▸ WHAT YOU WILL DO: Find the line containing "half_angle = math.degrees(math.atan2(half_width, radius" and copy it exactly, along with every line after it up to and including the line containing "for node in". Copy nothing else.

▸ GIVEN INFORMATION:
-- -- --
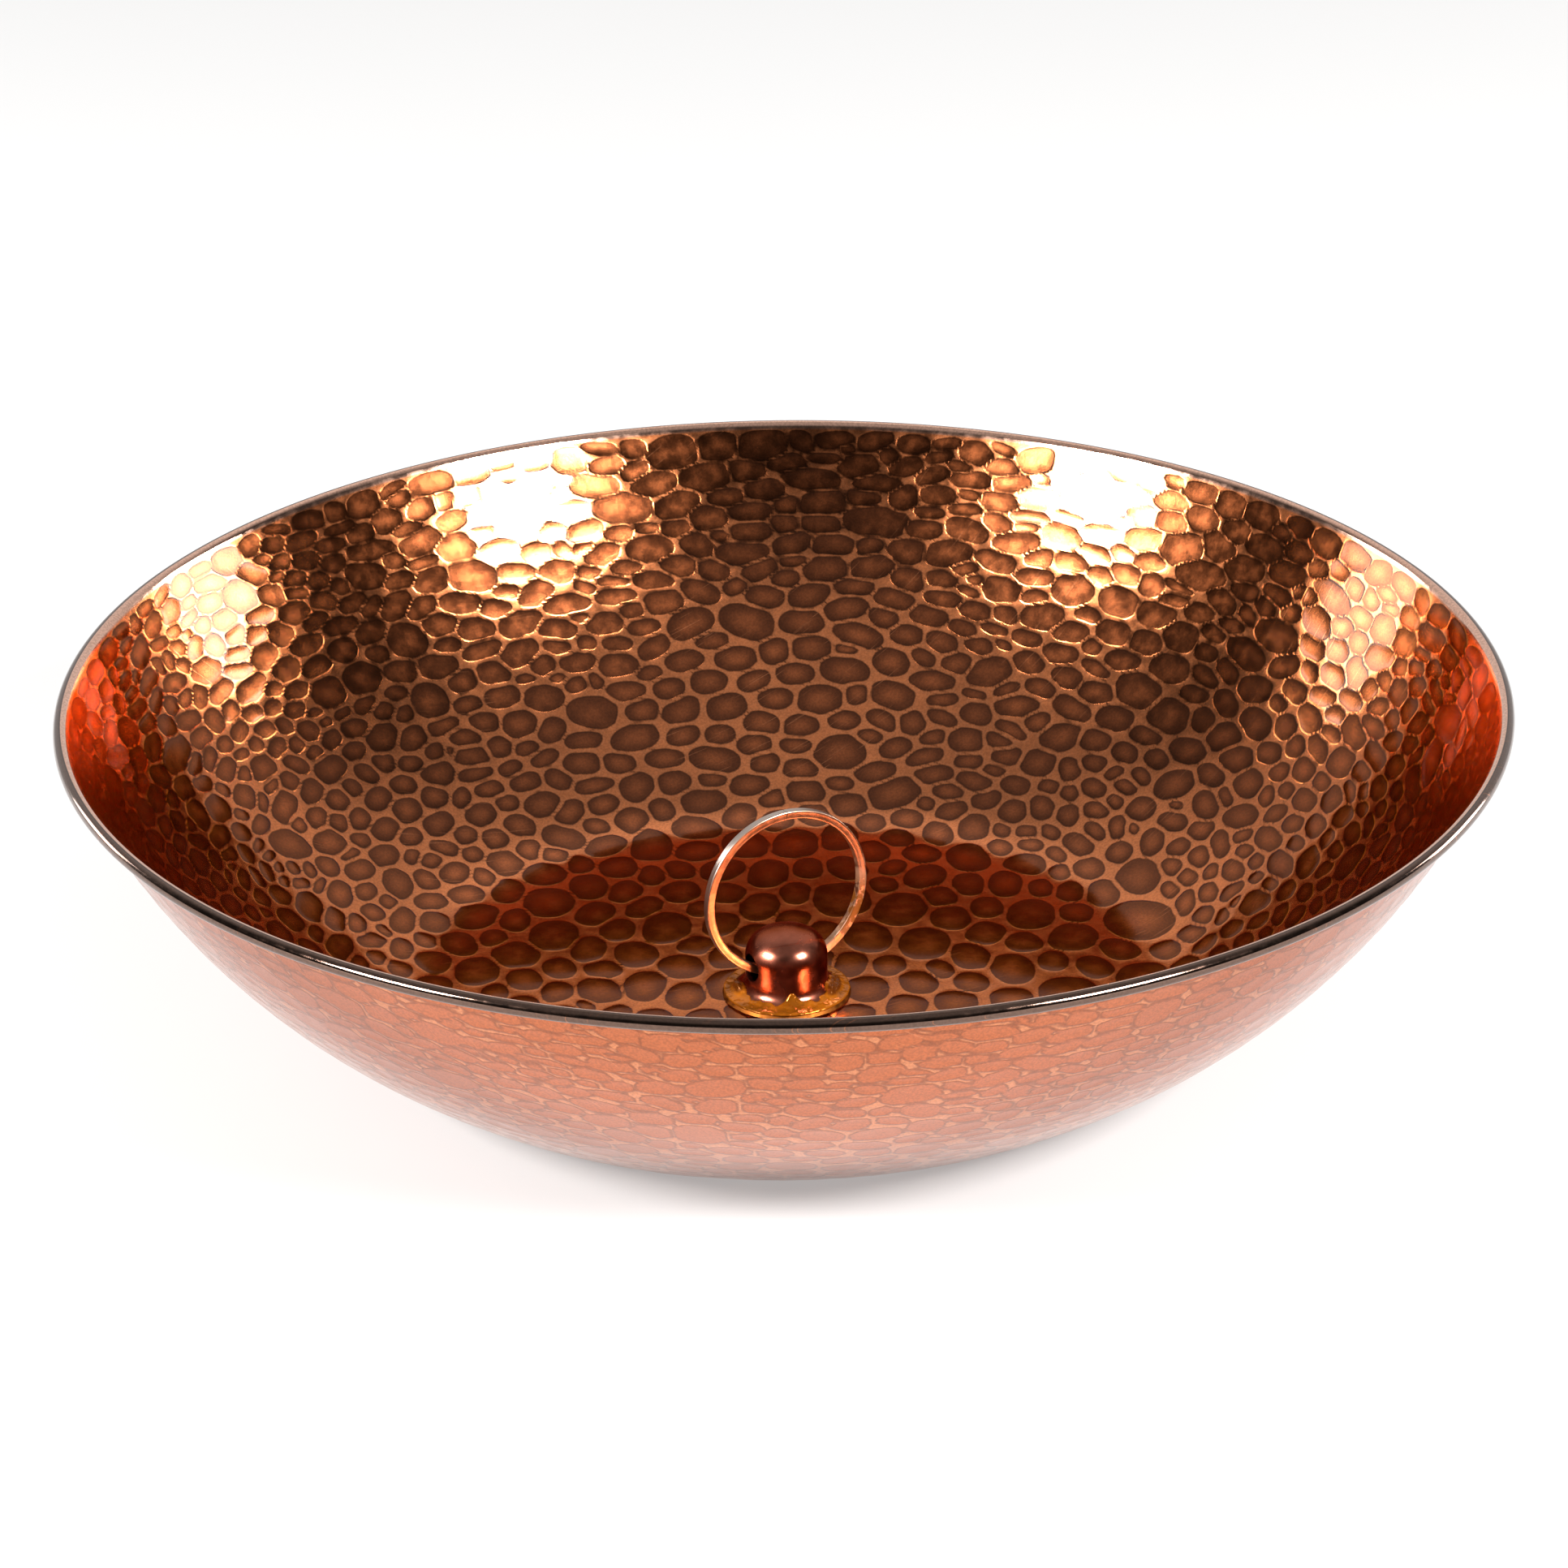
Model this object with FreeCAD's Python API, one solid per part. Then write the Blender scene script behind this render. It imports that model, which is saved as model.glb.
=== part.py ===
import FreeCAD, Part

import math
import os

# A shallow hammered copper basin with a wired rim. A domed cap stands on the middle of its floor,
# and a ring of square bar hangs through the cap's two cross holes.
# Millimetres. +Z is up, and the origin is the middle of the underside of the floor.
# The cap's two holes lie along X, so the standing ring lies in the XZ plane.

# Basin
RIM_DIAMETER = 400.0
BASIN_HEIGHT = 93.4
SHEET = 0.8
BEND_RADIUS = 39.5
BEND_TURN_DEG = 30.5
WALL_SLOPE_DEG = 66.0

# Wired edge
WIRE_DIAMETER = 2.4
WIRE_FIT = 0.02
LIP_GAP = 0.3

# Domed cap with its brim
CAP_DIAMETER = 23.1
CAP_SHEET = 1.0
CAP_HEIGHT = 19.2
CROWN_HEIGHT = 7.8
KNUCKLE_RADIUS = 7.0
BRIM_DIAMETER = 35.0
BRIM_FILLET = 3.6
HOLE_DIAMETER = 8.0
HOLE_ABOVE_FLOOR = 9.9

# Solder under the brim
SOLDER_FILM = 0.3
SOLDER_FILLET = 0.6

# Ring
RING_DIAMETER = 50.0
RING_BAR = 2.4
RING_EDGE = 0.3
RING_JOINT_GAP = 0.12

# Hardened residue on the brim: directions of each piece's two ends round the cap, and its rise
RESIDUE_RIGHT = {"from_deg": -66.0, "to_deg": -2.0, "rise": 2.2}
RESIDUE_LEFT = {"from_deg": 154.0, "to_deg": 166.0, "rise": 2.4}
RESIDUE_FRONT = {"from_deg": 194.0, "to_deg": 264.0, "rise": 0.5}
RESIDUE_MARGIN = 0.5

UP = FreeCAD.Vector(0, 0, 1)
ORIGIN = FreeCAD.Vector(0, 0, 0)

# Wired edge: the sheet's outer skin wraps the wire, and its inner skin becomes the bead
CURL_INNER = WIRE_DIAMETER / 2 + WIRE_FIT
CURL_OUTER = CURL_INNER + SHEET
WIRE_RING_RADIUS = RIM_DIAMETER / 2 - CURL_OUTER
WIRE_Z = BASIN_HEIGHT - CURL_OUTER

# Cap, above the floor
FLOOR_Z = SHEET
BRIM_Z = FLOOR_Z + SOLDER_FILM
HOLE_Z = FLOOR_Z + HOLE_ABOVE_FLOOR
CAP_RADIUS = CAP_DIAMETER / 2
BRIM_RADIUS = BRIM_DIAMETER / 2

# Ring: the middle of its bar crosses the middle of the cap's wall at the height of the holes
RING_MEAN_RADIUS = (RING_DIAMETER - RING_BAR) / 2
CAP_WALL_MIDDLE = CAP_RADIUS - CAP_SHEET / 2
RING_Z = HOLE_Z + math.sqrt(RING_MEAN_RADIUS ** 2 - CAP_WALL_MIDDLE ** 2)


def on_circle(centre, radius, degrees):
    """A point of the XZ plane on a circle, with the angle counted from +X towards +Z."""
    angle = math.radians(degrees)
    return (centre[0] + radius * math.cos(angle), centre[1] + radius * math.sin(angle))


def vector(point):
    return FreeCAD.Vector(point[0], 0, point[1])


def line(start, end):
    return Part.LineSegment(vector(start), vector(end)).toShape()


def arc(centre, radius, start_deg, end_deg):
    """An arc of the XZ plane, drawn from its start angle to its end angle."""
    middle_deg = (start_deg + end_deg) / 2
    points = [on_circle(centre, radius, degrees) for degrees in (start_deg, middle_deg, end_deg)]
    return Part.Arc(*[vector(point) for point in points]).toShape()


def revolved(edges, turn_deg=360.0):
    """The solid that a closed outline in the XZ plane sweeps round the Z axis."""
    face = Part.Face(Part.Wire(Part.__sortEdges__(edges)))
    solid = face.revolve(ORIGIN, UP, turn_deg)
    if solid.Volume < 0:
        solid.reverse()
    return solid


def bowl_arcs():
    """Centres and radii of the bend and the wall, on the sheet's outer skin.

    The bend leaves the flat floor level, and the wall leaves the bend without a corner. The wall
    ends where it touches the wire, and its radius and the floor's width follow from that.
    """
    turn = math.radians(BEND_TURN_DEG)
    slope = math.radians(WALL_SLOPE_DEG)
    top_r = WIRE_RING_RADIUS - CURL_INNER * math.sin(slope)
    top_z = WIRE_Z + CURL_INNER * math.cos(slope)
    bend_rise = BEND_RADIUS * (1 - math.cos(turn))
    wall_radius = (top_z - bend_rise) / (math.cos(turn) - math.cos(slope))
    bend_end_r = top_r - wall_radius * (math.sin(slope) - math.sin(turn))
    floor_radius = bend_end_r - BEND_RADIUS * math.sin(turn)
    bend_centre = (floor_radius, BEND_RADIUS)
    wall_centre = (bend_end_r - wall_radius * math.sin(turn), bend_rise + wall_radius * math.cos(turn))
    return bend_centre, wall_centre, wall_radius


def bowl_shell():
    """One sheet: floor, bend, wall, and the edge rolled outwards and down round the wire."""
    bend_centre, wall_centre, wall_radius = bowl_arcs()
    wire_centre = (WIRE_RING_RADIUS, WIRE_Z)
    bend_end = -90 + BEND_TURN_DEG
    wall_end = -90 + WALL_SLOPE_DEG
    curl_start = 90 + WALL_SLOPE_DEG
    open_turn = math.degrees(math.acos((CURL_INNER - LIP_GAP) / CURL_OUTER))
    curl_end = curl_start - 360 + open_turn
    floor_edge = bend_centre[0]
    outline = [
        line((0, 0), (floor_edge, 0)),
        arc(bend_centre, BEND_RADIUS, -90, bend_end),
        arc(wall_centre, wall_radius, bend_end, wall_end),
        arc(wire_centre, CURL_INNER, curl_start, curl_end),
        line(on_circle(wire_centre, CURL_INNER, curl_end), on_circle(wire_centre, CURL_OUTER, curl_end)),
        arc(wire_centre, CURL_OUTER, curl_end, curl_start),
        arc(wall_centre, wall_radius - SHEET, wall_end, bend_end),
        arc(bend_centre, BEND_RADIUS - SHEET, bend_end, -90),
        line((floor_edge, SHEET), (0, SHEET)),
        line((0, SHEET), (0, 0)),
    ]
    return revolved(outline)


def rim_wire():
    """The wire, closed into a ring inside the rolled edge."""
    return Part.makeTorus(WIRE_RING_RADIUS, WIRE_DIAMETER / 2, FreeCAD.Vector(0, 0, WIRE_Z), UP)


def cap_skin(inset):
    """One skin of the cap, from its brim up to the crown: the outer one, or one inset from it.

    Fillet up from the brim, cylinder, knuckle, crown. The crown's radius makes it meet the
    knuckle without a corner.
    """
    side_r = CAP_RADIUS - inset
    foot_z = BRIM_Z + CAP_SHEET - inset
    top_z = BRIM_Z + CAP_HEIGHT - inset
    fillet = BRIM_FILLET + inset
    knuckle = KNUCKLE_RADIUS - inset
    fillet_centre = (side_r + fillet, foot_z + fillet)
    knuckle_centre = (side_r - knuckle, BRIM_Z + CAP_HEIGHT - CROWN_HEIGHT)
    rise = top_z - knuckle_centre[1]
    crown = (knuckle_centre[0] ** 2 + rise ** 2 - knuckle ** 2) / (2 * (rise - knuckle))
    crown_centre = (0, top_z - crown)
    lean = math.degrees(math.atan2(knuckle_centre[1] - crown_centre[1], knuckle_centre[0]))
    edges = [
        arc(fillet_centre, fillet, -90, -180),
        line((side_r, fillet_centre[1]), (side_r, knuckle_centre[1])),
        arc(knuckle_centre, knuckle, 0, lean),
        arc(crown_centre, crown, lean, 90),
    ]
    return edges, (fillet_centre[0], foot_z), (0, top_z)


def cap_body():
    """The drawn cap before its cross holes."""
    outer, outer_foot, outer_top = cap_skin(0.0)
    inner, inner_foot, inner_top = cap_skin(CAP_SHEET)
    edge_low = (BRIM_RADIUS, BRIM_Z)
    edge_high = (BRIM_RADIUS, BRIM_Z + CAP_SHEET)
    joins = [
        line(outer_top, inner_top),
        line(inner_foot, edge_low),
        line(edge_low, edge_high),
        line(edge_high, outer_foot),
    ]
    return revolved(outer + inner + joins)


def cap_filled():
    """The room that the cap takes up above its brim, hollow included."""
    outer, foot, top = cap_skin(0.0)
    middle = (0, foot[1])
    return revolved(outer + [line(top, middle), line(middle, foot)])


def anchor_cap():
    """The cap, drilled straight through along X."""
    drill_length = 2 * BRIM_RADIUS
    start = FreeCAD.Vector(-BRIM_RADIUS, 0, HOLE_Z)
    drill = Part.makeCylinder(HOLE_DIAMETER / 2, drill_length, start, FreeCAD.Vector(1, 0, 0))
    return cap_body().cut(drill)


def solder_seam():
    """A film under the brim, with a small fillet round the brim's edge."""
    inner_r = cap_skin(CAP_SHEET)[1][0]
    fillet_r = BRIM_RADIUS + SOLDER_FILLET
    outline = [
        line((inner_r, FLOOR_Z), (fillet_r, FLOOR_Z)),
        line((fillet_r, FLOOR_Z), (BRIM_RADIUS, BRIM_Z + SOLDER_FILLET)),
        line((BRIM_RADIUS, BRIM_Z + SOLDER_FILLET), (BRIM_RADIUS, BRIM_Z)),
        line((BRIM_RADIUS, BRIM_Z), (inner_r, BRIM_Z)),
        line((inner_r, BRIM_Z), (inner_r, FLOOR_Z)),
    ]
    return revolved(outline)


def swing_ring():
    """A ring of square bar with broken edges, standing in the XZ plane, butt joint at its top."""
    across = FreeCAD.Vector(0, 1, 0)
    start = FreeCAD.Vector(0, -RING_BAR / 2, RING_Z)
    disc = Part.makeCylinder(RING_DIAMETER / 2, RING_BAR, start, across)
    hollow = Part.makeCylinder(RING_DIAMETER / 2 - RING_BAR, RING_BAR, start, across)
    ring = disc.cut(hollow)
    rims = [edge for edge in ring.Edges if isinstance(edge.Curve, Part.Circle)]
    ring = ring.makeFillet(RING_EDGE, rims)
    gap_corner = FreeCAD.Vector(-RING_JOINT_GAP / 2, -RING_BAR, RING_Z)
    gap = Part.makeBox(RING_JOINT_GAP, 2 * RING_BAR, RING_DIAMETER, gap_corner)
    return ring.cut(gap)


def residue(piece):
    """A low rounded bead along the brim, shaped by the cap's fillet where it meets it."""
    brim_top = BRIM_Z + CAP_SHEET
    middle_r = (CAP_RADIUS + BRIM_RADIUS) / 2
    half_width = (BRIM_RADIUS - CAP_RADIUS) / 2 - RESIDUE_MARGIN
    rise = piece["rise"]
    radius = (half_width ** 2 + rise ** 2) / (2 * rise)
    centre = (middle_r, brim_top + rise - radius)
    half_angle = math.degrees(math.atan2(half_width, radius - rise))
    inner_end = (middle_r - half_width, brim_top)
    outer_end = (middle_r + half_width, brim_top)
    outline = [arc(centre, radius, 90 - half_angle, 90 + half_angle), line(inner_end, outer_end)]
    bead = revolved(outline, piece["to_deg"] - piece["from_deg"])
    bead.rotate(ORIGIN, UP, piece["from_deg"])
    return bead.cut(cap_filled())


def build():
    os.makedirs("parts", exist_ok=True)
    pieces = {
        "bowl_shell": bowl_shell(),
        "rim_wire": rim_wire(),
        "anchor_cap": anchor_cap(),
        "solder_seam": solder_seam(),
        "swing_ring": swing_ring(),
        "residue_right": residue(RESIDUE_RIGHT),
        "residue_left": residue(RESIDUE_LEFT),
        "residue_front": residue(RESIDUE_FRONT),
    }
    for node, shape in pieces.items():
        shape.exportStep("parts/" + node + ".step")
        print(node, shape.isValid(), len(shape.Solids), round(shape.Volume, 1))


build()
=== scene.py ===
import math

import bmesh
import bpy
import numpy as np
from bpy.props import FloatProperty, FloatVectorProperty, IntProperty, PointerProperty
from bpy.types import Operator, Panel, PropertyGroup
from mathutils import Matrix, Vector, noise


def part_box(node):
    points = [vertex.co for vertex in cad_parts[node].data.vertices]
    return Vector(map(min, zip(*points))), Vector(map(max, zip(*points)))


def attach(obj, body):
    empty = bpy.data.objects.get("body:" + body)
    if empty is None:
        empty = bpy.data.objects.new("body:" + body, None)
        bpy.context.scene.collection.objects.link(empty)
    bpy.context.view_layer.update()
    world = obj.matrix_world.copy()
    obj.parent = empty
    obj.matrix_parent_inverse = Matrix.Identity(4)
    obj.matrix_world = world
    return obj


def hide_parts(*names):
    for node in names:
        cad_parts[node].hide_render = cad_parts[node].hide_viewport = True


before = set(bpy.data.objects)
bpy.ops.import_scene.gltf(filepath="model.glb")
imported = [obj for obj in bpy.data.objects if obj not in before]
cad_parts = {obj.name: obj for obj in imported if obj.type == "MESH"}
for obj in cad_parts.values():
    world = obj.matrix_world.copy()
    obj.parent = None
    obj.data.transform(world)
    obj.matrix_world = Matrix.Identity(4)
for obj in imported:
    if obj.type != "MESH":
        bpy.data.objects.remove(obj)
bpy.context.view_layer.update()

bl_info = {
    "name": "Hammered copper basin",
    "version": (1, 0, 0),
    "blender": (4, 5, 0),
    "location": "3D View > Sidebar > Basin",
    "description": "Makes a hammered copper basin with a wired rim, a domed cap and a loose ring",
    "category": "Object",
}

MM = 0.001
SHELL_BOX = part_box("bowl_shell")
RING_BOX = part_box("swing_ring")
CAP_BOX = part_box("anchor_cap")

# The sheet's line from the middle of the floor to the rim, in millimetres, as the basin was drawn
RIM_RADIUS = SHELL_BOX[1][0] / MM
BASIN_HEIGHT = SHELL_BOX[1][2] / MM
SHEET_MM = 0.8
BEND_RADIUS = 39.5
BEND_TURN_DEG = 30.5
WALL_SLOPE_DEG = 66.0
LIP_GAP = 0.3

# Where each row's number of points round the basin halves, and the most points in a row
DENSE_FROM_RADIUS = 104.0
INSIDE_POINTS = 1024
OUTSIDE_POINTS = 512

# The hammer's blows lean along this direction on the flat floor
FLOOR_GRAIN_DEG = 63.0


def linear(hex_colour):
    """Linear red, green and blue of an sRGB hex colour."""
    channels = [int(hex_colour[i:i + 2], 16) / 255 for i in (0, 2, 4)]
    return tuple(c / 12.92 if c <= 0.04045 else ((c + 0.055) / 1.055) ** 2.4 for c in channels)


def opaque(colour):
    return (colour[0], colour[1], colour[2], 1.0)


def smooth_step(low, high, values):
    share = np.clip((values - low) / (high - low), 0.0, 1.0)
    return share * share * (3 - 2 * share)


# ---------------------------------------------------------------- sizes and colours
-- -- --
▸ EXERCISE ANSWER:
    half_angle = math.degrees(math.atan2(half_width, radius - rise))
    inner_end = (middle_r - half_width, brim_top)
    outer_end = (middle_r + half_width, brim_top)
    outline = [arc(centre, radius, 90 - half_angle, 90 + half_angle), line(inner_end, outer_end)]
    bead = revolved(outline, piece["to_deg"] - piece["from_deg"])
    bead.rotate(ORIGIN, UP, piece["from_deg"])
    return bead.cut(cap_filled())


def build():
    os.makedirs("parts", exist_ok=True)
    pieces = {
        "bowl_shell": bowl_shell(),
        "rim_wire": rim_wire(),
        "anchor_cap": anchor_cap(),
        "solder_seam": solder_seam(),
        "swing_ring": swing_ring(),
        "residue_right": residue(RESIDUE_RIGHT),
        "residue_left": residue(RESIDUE_LEFT),
        "residue_front": residue(RESIDUE_FRONT),
    }
    for node, shape in pieces.items():
        shape.exportStep("parts/" + node + ".step")
        print(node, shape.isValid(), len(shape.Solids), round(shape.Volume, 1))


build()
=== scene.py ===
import math

import bmesh
import bpy
import numpy as np
from bpy.props import FloatProperty, FloatVectorProperty, IntProperty, PointerProperty
from bpy.types import Operator, Panel, PropertyGroup
from mathutils import Matrix, Vector, noise


def part_box(node):
    points = [vertex.co for vertex in cad_parts[node].data.vertices]
    return Vector(map(min, zip(*points))), Vector(map(max, zip(*points)))


def attach(obj, body):
    empty = bpy.data.objects.get("body:" + body)
    if empty is None:
        empty = bpy.data.objects.new("body:" + body, None)
        bpy.context.scene.collection.objects.link(empty)
    bpy.context.view_layer.update()
    world = obj.matrix_world.copy()
    obj.parent = empty
    obj.matrix_parent_inverse = Matrix.Identity(4)
    obj.matrix_world = world
    return obj


def hide_parts(*names):
    for node in names:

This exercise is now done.